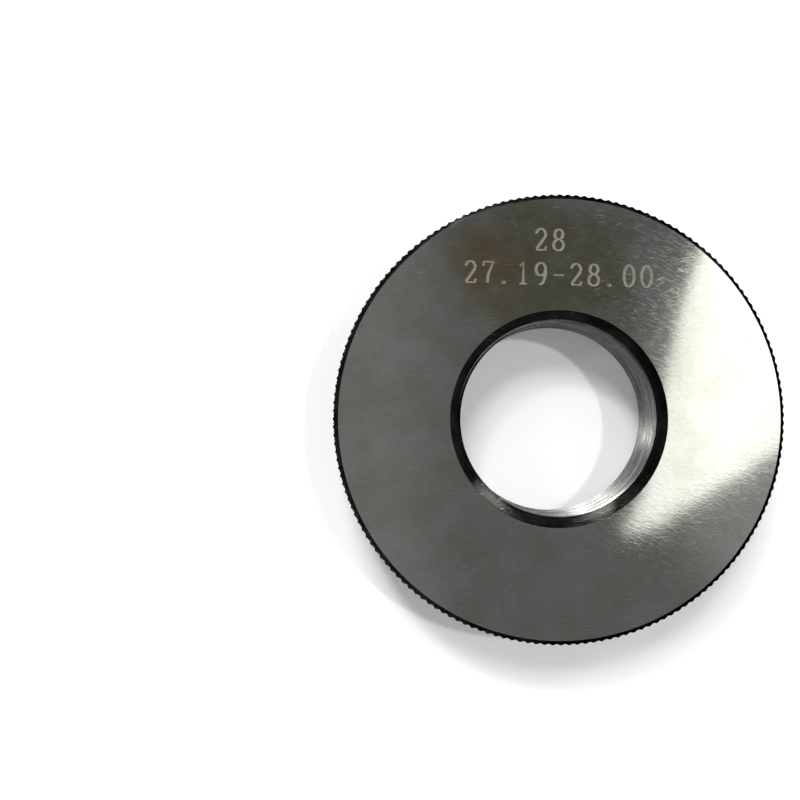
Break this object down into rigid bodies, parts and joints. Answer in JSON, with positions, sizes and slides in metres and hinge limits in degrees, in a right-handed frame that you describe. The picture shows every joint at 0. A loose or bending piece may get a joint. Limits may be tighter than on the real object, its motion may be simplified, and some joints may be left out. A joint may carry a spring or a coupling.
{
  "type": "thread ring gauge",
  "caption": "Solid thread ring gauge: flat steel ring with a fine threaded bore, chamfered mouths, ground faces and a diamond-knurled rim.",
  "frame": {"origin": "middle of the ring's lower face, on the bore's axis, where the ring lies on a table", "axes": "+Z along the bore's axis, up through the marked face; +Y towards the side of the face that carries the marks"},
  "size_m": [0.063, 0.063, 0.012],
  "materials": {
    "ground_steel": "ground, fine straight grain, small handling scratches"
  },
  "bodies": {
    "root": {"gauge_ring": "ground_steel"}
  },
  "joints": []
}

- - - - - - -

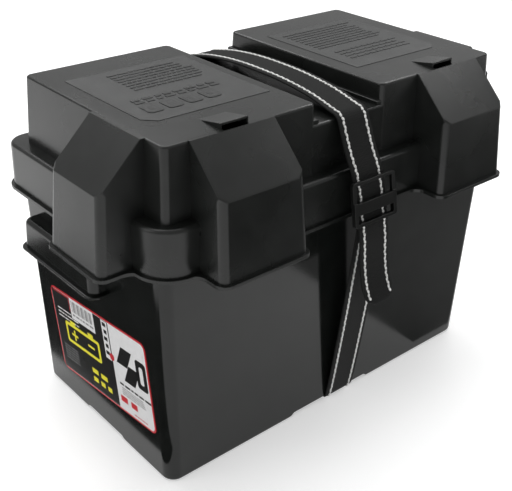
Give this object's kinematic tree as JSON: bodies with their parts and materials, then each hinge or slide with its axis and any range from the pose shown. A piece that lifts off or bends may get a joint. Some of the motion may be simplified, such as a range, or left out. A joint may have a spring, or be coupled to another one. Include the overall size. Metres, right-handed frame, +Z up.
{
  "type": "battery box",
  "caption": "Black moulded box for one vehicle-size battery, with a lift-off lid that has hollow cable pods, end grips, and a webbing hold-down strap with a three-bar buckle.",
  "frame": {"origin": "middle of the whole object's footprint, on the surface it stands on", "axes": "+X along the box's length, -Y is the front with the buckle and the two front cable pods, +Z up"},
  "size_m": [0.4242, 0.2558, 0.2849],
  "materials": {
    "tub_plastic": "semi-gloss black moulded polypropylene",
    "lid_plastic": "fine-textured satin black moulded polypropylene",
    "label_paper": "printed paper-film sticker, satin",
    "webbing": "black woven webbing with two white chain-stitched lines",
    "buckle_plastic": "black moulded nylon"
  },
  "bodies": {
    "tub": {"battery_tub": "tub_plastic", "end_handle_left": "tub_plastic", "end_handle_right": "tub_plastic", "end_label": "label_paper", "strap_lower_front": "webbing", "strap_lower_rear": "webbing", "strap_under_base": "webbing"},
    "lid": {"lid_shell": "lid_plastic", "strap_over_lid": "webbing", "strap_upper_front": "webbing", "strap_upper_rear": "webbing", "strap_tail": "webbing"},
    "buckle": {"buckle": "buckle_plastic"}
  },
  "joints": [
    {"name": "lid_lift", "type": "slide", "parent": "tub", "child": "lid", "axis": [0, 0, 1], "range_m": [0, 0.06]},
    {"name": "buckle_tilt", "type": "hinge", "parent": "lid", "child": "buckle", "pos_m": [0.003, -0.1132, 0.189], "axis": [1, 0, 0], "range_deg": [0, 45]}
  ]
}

- - - - - - -

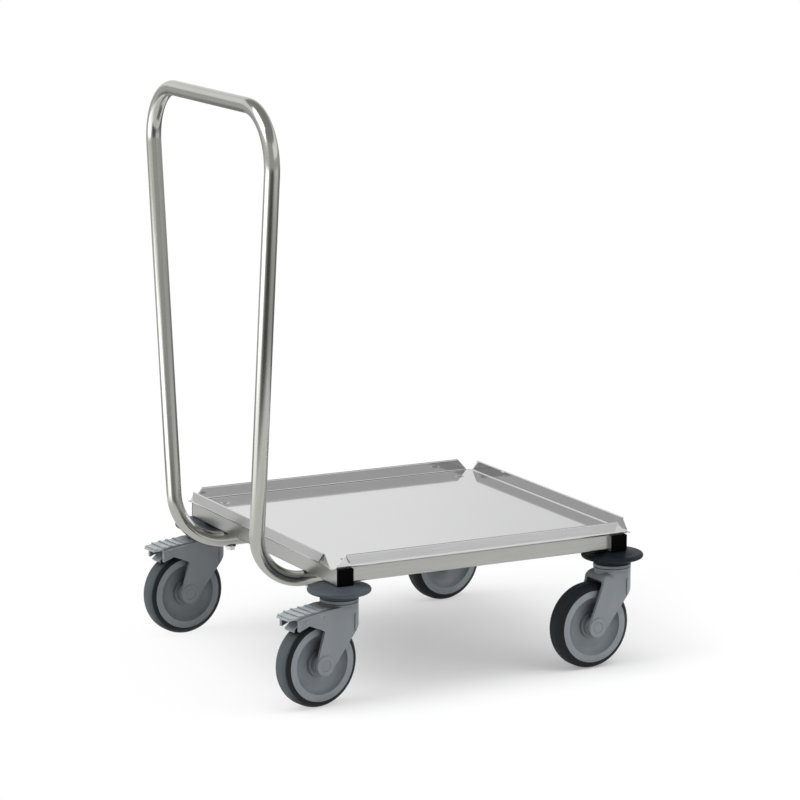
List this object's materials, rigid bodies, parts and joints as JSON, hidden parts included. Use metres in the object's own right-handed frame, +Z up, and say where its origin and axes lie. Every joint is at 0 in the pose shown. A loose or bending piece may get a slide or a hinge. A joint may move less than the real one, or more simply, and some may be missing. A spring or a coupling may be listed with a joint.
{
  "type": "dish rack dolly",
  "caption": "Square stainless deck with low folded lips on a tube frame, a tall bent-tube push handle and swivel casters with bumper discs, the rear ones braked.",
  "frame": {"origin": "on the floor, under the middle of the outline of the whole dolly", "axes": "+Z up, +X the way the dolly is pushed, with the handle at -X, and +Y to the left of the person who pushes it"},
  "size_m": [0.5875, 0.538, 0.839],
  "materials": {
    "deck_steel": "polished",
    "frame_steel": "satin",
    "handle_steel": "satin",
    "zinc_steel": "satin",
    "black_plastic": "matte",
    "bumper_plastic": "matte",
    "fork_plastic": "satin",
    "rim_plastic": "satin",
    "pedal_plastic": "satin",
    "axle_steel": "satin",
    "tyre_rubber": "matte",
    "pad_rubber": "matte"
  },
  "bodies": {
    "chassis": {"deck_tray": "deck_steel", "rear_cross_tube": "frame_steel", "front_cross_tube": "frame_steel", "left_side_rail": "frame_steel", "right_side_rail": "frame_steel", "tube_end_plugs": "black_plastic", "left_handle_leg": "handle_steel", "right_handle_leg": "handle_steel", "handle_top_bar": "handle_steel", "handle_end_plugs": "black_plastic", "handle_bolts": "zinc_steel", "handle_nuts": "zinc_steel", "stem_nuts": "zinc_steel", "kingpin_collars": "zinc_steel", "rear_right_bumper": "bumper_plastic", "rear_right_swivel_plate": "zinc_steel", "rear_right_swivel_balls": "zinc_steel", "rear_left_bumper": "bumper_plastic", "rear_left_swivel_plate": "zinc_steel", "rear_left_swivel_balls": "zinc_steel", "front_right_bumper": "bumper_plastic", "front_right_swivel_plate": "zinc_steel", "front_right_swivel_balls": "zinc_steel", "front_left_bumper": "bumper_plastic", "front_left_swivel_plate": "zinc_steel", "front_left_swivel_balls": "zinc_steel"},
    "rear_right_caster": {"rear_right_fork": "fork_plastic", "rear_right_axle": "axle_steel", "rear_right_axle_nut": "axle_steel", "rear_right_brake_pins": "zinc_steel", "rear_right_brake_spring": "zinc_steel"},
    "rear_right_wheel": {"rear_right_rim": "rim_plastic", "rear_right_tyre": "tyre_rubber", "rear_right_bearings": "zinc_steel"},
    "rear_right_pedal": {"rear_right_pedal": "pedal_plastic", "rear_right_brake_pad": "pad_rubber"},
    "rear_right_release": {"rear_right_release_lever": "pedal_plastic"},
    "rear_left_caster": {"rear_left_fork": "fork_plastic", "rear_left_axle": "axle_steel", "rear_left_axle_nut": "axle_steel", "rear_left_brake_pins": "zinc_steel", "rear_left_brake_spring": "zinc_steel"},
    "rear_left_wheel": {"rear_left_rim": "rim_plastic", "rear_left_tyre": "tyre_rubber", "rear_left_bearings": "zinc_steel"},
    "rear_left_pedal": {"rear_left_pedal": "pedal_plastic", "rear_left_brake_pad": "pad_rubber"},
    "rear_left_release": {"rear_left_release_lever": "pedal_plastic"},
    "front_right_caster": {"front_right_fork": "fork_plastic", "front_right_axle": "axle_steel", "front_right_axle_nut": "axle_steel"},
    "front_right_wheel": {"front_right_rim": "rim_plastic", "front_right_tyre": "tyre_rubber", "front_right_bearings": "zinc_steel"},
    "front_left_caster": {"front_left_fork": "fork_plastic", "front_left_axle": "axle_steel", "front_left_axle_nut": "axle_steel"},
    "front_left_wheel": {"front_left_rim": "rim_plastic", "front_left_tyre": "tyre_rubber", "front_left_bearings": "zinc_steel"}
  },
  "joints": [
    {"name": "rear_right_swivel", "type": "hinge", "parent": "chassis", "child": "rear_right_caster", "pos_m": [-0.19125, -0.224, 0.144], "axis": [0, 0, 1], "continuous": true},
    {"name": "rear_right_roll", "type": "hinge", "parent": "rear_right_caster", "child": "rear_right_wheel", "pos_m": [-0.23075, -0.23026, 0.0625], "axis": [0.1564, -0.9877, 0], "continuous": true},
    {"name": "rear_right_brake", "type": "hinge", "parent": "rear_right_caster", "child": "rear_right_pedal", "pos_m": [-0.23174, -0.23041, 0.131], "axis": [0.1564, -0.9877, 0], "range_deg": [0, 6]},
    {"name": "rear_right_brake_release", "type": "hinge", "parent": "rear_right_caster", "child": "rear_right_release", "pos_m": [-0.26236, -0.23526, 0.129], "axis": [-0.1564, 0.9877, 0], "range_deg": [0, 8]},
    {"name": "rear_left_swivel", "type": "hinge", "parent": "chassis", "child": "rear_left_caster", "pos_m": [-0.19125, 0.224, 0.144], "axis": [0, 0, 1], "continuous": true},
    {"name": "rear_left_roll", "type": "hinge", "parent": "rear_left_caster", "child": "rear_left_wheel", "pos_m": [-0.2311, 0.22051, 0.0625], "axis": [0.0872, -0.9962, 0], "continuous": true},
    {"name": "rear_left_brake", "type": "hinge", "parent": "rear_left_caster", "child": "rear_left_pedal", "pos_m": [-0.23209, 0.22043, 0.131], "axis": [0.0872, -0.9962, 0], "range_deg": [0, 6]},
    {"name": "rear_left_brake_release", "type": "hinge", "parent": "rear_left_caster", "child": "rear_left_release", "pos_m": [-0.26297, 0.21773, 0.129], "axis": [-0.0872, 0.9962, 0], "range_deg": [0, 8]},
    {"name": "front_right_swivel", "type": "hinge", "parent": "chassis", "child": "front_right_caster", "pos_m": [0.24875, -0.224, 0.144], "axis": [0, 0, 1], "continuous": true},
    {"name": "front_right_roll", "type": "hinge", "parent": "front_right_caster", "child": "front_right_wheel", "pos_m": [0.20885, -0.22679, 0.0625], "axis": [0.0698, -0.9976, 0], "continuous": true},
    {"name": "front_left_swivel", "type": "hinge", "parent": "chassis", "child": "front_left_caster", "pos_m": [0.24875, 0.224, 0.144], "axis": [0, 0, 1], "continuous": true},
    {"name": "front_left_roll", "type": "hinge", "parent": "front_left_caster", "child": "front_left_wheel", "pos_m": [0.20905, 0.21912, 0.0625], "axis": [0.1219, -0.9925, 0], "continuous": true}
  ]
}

- - - - - - -

▶ Do this: Identify and list each line with the word "joints".

▶ Answer to the problem:
Break this object down into rigid bodies, parts and joints. Answer in JSON, with positions, sizes and slides in metres and hinge limits in degrees, in a right-handed frame that you describe. The picture shows every joint at 0. A loose or bending piece may get a joint. Limits may be tighter than on the real object, its motion may be simplified, and some joints may be left out. A joint may carry a spring or a coupling.
  "joints": []
  "joints": [
List this object's materials, rigid bodies, parts and joints as JSON, hidden parts included. Use metres in the object's own right-handed frame, +Z up, and say where its origin and axes lie. Every joint is at 0 in the pose shown. A loose or bending piece may get a slide or a hinge. A joint may move less than the real one, or more simply, and some may be missing. A spring or a coupling may be listed with a joint.
  "joints": [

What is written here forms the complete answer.